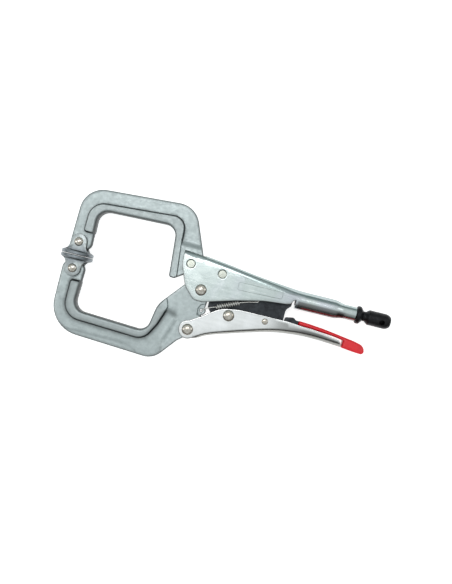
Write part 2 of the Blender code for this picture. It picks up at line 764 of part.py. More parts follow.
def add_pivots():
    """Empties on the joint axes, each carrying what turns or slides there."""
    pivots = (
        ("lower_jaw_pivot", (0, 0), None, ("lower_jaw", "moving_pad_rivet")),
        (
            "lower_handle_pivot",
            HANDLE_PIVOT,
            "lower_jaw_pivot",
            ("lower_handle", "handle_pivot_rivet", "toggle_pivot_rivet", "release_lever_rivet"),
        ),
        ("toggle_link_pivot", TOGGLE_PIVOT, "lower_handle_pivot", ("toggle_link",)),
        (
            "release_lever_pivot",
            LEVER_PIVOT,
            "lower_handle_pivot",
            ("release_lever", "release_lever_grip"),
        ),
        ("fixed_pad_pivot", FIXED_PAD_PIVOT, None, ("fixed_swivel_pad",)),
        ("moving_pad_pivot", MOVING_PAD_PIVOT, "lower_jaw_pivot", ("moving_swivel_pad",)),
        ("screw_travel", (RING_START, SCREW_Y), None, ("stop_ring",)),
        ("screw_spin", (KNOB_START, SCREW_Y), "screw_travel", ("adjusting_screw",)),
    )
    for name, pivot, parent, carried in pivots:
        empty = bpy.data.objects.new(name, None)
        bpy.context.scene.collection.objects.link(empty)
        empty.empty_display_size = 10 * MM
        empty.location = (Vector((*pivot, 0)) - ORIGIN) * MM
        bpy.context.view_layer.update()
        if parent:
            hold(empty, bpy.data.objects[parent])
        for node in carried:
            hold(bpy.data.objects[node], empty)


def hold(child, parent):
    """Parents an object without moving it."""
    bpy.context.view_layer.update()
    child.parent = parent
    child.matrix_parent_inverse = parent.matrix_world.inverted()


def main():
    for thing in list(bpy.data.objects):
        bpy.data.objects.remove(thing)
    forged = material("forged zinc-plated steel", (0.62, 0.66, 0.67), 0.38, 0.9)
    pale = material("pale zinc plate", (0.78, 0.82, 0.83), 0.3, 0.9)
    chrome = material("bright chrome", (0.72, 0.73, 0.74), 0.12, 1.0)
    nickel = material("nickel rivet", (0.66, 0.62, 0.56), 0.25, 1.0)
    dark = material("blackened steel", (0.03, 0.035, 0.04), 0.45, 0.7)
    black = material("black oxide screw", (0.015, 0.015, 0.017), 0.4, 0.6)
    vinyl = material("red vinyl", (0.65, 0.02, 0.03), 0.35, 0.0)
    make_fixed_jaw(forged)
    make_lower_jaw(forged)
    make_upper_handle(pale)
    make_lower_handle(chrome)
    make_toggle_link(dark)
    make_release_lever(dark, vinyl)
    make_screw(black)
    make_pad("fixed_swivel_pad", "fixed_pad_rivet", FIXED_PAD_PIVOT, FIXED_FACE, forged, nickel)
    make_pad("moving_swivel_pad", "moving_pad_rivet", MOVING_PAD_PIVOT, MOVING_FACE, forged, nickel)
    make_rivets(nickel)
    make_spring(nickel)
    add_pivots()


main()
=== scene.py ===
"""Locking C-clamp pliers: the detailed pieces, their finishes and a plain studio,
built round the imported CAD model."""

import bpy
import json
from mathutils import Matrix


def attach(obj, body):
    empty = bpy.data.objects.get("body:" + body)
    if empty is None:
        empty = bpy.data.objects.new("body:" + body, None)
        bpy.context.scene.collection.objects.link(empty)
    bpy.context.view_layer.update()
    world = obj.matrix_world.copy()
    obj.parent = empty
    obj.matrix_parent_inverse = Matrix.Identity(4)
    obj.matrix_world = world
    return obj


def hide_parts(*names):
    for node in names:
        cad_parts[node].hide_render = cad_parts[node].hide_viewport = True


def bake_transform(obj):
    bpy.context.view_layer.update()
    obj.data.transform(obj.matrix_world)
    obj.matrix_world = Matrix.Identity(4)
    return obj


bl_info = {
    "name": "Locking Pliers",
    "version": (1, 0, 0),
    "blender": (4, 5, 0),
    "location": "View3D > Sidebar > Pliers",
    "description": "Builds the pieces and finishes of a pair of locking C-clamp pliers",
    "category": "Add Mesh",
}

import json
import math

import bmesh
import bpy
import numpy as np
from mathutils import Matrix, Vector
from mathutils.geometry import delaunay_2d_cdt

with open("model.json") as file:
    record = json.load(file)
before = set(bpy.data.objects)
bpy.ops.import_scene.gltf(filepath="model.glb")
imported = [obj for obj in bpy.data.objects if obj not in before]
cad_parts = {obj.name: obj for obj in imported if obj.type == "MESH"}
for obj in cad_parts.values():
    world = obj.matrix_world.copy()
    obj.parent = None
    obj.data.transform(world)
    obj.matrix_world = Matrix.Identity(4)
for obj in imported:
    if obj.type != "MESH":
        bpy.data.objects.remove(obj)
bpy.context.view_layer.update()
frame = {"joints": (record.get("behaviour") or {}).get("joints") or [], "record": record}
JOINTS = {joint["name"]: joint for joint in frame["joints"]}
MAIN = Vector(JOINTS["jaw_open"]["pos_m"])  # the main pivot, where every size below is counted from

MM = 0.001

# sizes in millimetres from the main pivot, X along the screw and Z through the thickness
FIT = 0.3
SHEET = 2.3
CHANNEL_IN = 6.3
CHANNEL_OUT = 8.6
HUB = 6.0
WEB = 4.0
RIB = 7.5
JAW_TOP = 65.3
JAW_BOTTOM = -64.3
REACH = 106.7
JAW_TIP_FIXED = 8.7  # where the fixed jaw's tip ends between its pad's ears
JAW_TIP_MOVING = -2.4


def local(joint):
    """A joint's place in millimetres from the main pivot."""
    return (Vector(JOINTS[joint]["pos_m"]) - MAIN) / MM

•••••

**DIRECTIONS:** Taking the lines above, repeat exactly those from the line that contains "MOVING_FACE, forged, nickel)" through the line that contains "obj.matrix_world = world", and both of those lines as well. Include nothing else.

**ANSWER IN FULL:**
    make_pad("moving_swivel_pad", "moving_pad_rivet", MOVING_PAD_PIVOT, MOVING_FACE, forged, nickel)
    make_rivets(nickel)
    make_spring(nickel)
    add_pivots()


main()
=== scene.py ===
"""Locking C-clamp pliers: the detailed pieces, their finishes and a plain studio,
built round the imported CAD model."""

import bpy
import json
from mathutils import Matrix


def attach(obj, body):
    empty = bpy.data.objects.get("body:" + body)
    if empty is None:
        empty = bpy.data.objects.new("body:" + body, None)
        bpy.context.scene.collection.objects.link(empty)
    bpy.context.view_layer.update()
    world = obj.matrix_world.copy()
    obj.parent = empty
    obj.matrix_parent_inverse = Matrix.Identity(4)
    obj.matrix_world = world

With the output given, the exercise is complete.